Exercise description »
Return all of the lines below exactly as they are.

★ ★ ★ ★ ★ ★ ★

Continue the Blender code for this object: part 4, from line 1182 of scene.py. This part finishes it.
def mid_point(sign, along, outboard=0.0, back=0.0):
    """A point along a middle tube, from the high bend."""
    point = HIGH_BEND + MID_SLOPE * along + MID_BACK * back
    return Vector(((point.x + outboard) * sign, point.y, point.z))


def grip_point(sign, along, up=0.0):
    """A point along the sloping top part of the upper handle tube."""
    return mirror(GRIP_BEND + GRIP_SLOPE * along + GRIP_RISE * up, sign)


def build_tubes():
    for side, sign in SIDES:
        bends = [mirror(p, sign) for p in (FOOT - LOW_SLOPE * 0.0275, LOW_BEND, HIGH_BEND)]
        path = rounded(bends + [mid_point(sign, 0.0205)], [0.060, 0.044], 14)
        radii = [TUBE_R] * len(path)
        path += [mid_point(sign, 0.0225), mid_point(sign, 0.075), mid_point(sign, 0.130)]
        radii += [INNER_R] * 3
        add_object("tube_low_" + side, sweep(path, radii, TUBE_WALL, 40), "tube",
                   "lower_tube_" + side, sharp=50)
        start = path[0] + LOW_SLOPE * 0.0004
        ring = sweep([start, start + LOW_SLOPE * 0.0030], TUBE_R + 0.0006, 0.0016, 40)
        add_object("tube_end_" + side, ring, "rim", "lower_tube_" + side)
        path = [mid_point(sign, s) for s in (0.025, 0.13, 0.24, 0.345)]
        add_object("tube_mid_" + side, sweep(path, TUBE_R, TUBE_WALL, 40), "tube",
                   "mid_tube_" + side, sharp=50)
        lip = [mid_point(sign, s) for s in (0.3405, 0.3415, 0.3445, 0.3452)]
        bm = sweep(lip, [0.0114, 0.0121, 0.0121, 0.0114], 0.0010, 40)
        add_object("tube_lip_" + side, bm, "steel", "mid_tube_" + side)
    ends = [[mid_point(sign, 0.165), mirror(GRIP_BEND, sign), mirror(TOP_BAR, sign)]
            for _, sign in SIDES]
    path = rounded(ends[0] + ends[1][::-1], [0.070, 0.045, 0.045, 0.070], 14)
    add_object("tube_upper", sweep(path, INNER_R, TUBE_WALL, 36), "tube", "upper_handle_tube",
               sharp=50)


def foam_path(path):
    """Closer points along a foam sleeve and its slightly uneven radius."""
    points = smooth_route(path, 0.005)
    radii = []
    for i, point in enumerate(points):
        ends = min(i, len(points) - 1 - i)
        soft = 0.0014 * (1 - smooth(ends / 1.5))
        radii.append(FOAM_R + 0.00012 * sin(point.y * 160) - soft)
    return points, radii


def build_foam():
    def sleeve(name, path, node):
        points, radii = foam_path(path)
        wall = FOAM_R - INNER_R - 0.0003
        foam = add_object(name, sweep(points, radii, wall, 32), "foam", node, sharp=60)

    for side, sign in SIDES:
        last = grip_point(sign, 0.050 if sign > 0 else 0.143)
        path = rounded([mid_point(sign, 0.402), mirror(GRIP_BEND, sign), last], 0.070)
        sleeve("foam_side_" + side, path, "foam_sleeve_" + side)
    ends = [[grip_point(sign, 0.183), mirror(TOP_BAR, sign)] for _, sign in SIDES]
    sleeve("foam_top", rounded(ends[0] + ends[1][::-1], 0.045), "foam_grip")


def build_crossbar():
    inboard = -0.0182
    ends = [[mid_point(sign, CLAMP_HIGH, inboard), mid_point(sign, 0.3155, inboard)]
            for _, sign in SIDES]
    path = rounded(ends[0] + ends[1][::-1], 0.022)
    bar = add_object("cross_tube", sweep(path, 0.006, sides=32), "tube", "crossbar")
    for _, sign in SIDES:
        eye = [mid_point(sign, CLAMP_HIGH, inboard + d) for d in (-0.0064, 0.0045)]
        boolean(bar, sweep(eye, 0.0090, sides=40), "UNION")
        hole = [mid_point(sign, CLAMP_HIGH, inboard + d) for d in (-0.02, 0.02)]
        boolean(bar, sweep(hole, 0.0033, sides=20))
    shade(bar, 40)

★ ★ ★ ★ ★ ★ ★

Right answer »
Continue the Blender code for this object: part 4, from line 1182 of scene.py. This part finishes it.
def mid_point(sign, along, outboard=0.0, back=0.0):
    """A point along a middle tube, from the high bend."""
    point = HIGH_BEND + MID_SLOPE * along + MID_BACK * back
    return Vector(((point.x + outboard) * sign, point.y, point.z))


def grip_point(sign, along, up=0.0):
    """A point along the sloping top part of the upper handle tube."""
    return mirror(GRIP_BEND + GRIP_SLOPE * along + GRIP_RISE * up, sign)


def build_tubes():
    for side, sign in SIDES:
        bends = [mirror(p, sign) for p in (FOOT - LOW_SLOPE * 0.0275, LOW_BEND, HIGH_BEND)]
        path = rounded(bends + [mid_point(sign, 0.0205)], [0.060, 0.044], 14)
        radii = [TUBE_R] * len(path)
        path += [mid_point(sign, 0.0225), mid_point(sign, 0.075), mid_point(sign, 0.130)]
        radii += [INNER_R] * 3
        add_object("tube_low_" + side, sweep(path, radii, TUBE_WALL, 40), "tube",
                   "lower_tube_" + side, sharp=50)
        start = path[0] + LOW_SLOPE * 0.0004
        ring = sweep([start, start + LOW_SLOPE * 0.0030], TUBE_R + 0.0006, 0.0016, 40)
        add_object("tube_end_" + side, ring, "rim", "lower_tube_" + side)
        path = [mid_point(sign, s) for s in (0.025, 0.13, 0.24, 0.345)]
        add_object("tube_mid_" + side, sweep(path, TUBE_R, TUBE_WALL, 40), "tube",
                   "mid_tube_" + side, sharp=50)
        lip = [mid_point(sign, s) for s in (0.3405, 0.3415, 0.3445, 0.3452)]
        bm = sweep(lip, [0.0114, 0.0121, 0.0121, 0.0114], 0.0010, 40)
        add_object("tube_lip_" + side, bm, "steel", "mid_tube_" + side)
    ends = [[mid_point(sign, 0.165), mirror(GRIP_BEND, sign), mirror(TOP_BAR, sign)]
            for _, sign in SIDES]
    path = rounded(ends[0] + ends[1][::-1], [0.070, 0.045, 0.045, 0.070], 14)
    add_object("tube_upper", sweep(path, INNER_R, TUBE_WALL, 36), "tube", "upper_handle_tube",
               sharp=50)


def foam_path(path):
    """Closer points along a foam sleeve and its slightly uneven radius."""
    points = smooth_route(path, 0.005)
    radii = []
    for i, point in enumerate(points):
        ends = min(i, len(points) - 1 - i)
        soft = 0.0014 * (1 - smooth(ends / 1.5))
        radii.append(FOAM_R + 0.00012 * sin(point.y * 160) - soft)
    return points, radii


def build_foam():
    def sleeve(name, path, node):
        points, radii = foam_path(path)
        wall = FOAM_R - INNER_R - 0.0003
        foam = add_object(name, sweep(points, radii, wall, 32), "foam", node, sharp=60)

    for side, sign in SIDES:
        last = grip_point(sign, 0.050 if sign > 0 else 0.143)
        path = rounded([mid_point(sign, 0.402), mirror(GRIP_BEND, sign), last], 0.070)
        sleeve("foam_side_" + side, path, "foam_sleeve_" + side)
    ends = [[grip_point(sign, 0.183), mirror(TOP_BAR, sign)] for _, sign in SIDES]
    sleeve("foam_top", rounded(ends[0] + ends[1][::-1], 0.045), "foam_grip")


def build_crossbar():
    inboard = -0.0182
    ends = [[mid_point(sign, CLAMP_HIGH, inboard), mid_point(sign, 0.3155, inboard)]
            for _, sign in SIDES]
    path = rounded(ends[0] + ends[1][::-1], 0.022)
    bar = add_object("cross_tube", sweep(path, 0.006, sides=32), "tube", "crossbar")
    for _, sign in SIDES:
        eye = [mid_point(sign, CLAMP_HIGH, inboard + d) for d in (-0.0064, 0.0045)]
        boolean(bar, sweep(eye, 0.0090, sides=40), "UNION")
        hole = [mid_point(sign, CLAMP_HIGH, inboard + d) for d in (-0.02, 0.02)]
        boolean(bar, sweep(hole, 0.0033, sides=20))
    shade(bar, 40)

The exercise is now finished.